The honest response is that every blockchain already has geographic and infrastructure privilege, it is just accidental and unspoken. Latency already favors users near major data centers and backbone routes. Fee spikes already favor users who can pay. Outages already favor actors who can react fast. The difference here is that Fogo is trying to design around these realities instead of pretending they do not exist.

The second part is that performance modes do not have to equal centralization if the fallback mode is real, if validator rotation is transparent and contestable, and if the protocol preserves a credible path for broad participation over time. The burden of proof is heavy, but the critique does not automatically kill the idea. It forces the idea to grow up.

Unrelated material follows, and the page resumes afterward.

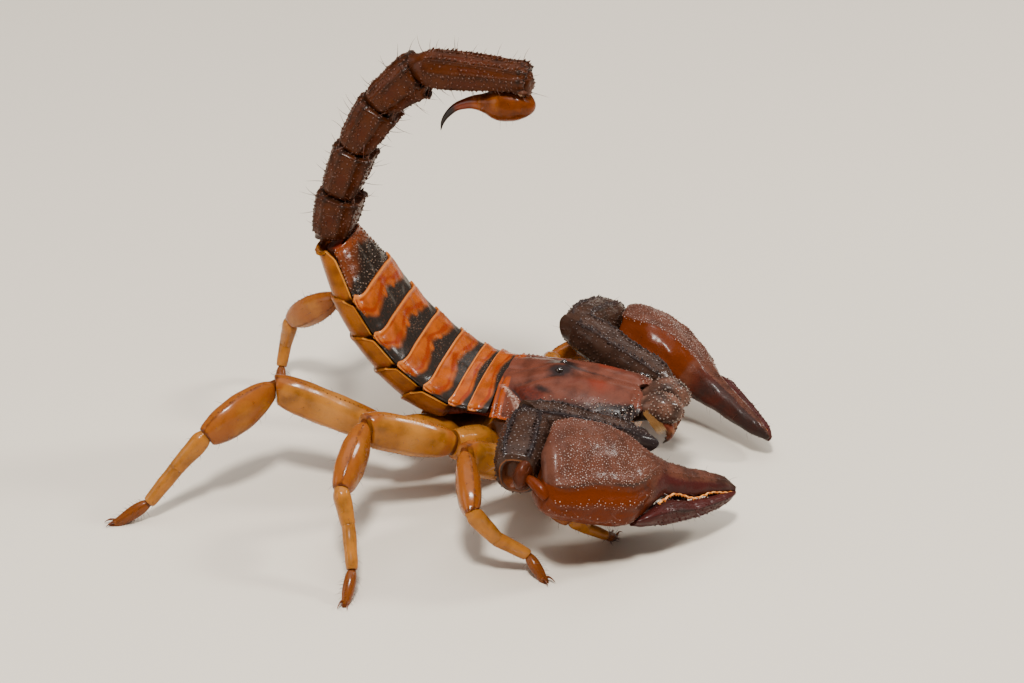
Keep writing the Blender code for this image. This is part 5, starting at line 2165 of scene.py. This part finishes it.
    def moving_finger(self) -> None:
        """Build the moving finger."""
        along = np.concatenate([np.linspace(9.6, 12.5, 26), np.linspace(12.7, 20.5, 44)])
        made = self.loft("moving_finger", self.finger, along, 80, 2.2)
        share, turn = made.read("along"), made.turn()
        body = ease(share, 0.1, 0.3) * (1 - ease(share, 0.9, 1.0))
        lift = 0.13 * swell(turn, 75, 8) * body + 0.10 * swell(turn, 12, 8) * body
        made.swell_by(lift + (0.05 * made.lumps(1.2, 430) + 0.02 * made.lumps(0.5, 431)))
        made.tint(red=0.9, dark=0.25 + 0.4 * swell(turn, 75, 6) + 0.2 * made.lumps(1.6, 432),
                  pale=(1 - ease(share, 0.05, 0.22)) * 0.35)
        cover = (body * (swell(turn, 75, 8) + swell(turn, 12, 8) + 0.22)
                 * (1 - ease(share, 0.8, 0.95)))
        self.kit.grains(made, 0.27, cover.clip(0, 1), 440 + self.side.value, 0.36, 0.42)
        # painted glints: the finger's grains get less of the tip colour
        made.mark("grain", made.read("grain") * 0.45)
        bare = made.bare() * ease(made.read("along"), 0.2, 0.4)
        self.coat.grow("hand_hairs", made, 1.1, bare, 1.2, 0.018, self.along * 0.8,
                       450 + self.side.value)
        made.settle(Finishes.HAND, "moving_finger_" + self.side.word, crease=60)

    def cutting_edges(self) -> None:
        """Lay the wavy toothed edges in the gap between the two fingers."""
        count, teeth = 70, 26
        # The moving finger's edge and its teeth are darkened all over: painted shade for the gap
        # between the fingers, where that edge lies.
        for part, table, lead, low, high, lift, painted_shade in (
                ("fixed", self.palm, 1.0, 11.6, 20.0, 0.62, 0.0),
                ("moving", self.finger, -1.0, 12.2, 20.1, 0.10, 0.9)):
            along, share = np.linspace(low, high, count), np.linspace(0, 1, count)
            angle = np.array([[0.0 if lead > 0 else math.pi]])
            path = self.section(table, along, angle, 2.4)[:, 0]
            wave = 0.24 * np.sin(share * 2 * math.pi * 2.2 + 0.8) * (1 - 0.7 * share)
            wave = wave + 0.04 * np.sin(share * 2 * math.pi * 13)
            path = path + self.outer * (wave - lead * 0.03)[:, None]
            path = path + self.back * (fit(table, along)[:, 2] * self.scale * lift)[:, None]
            girth = 0.100 * (1 - 0.35 * share)
            blade = Limb.through(f"cutting_edge_{part}_{self.side.word}", path, girth, girth, 16,
                                 2.0,
                                 self.back)
            blade.mark("pale", 0.55 + 0.45 * np.sin(blade.read("along") * 70))
            blade.mark("dark", ease(blade.read("along"), 0.90, 1.0) * 0.5 + painted_shade)
            roots = fit(np.column_stack([share, path]), np.linspace(0.02, 0.95, teeth))
            sizes = (0.12 * (1 - 0.5 * np.linspace(0, 1, teeth))
                     * (1 + 0.6 * (np.arange(teeth) % 5 == 2)))
            self.kit.teeth(blade, roots + self.outer * (lead * 0.14), sizes * 0.7, sizes,
                           self.outer * lead, 0.8, pale=0.3, dark=painted_shade)
            blade.settle(Finishes.TEETH)

    def wrist(self) -> None:
        """Build the wrist's tongue and the soft joint in the forearm's hollow end."""
        place = self.points[4] * 0.6 + self.points[3] * 0.4
        turn = Vector(self.face).to_track_quat("Z", "Y").to_matrix().to_4x4()
        share = np.linspace(0, 1, 24)
        way = self.face * 2.3 + self.outer * 1.3
        centres = (place - self.face * 0.75 + self.back * 0.35 + self.outer * 0.35
                   + way * share[:, None] + self.back * (0.30 * np.sin(math.pi * share))[:, None])
        girth = 0.42 * np.sqrt(np.clip(1.03 - (1.7 * share - 1) ** 2, 0, 1)) * (1 + 0.5 * share)
        knob = Limb.through(f"wrist_{self.side.word}_knob", centres, girth, girth, 32, 2.0,
                            self.back)
        knob.swell_by(0.03 * knob.lumps(0.7, 460))
        knob.mark("pale", 0.80).settle(Finishes.HAND)
        soft = Clay.ball(f"wrist_{self.side.word}_skin", place - self.face * 0.35,
                         (1.45, 1.45, 0.75), 40,
                         turn)
        soft.swell_by(0.05 * soft.lumps(0.5, 461))
        soft.mark("red", 0.15).settle(Finishes.SKIN)

    def build(self) -> None:
        """Build the whole arm."""
        self.arm()
        self.hand()
        self.moving_finger()
        self.cutting_edges()
        self.wrist()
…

Balanced conclusion (benefits and risks)

At its best, Fogo reads like a chain built by people who are tired of pretending the worst day does not matter. The core intuition is simple. Markets are global. Demand follows time zones. And a serious trading venue should not turn into a congested auction every time volatility shows up. Structured absence, follow the sun coordination, and fallback consensus are attempts to make the chain behave more like infrastructure and less like an experiment.

But the risks are real, and they are not branding risks. They are systems risks.

Rotation has to work in the messy world of real networking. Incentives must avoid turning the active set into a club. Fallback consensus must be more than a line in a document, it has to work under adversarial conditions and still deliver clear finality. And the chain must prove in public that it can survive the worst day without rewriting history or freezing the market.

If those things are proven, then the trading giant narrative stops sounding like a slogan and starts sounding like a plausible outcome of design.

If they are not, then Fogo will join the long list of chains that were fast until speed actually mattered.

That is the real test. Not how it runs when nobody cares, but how it behaves when everyone does.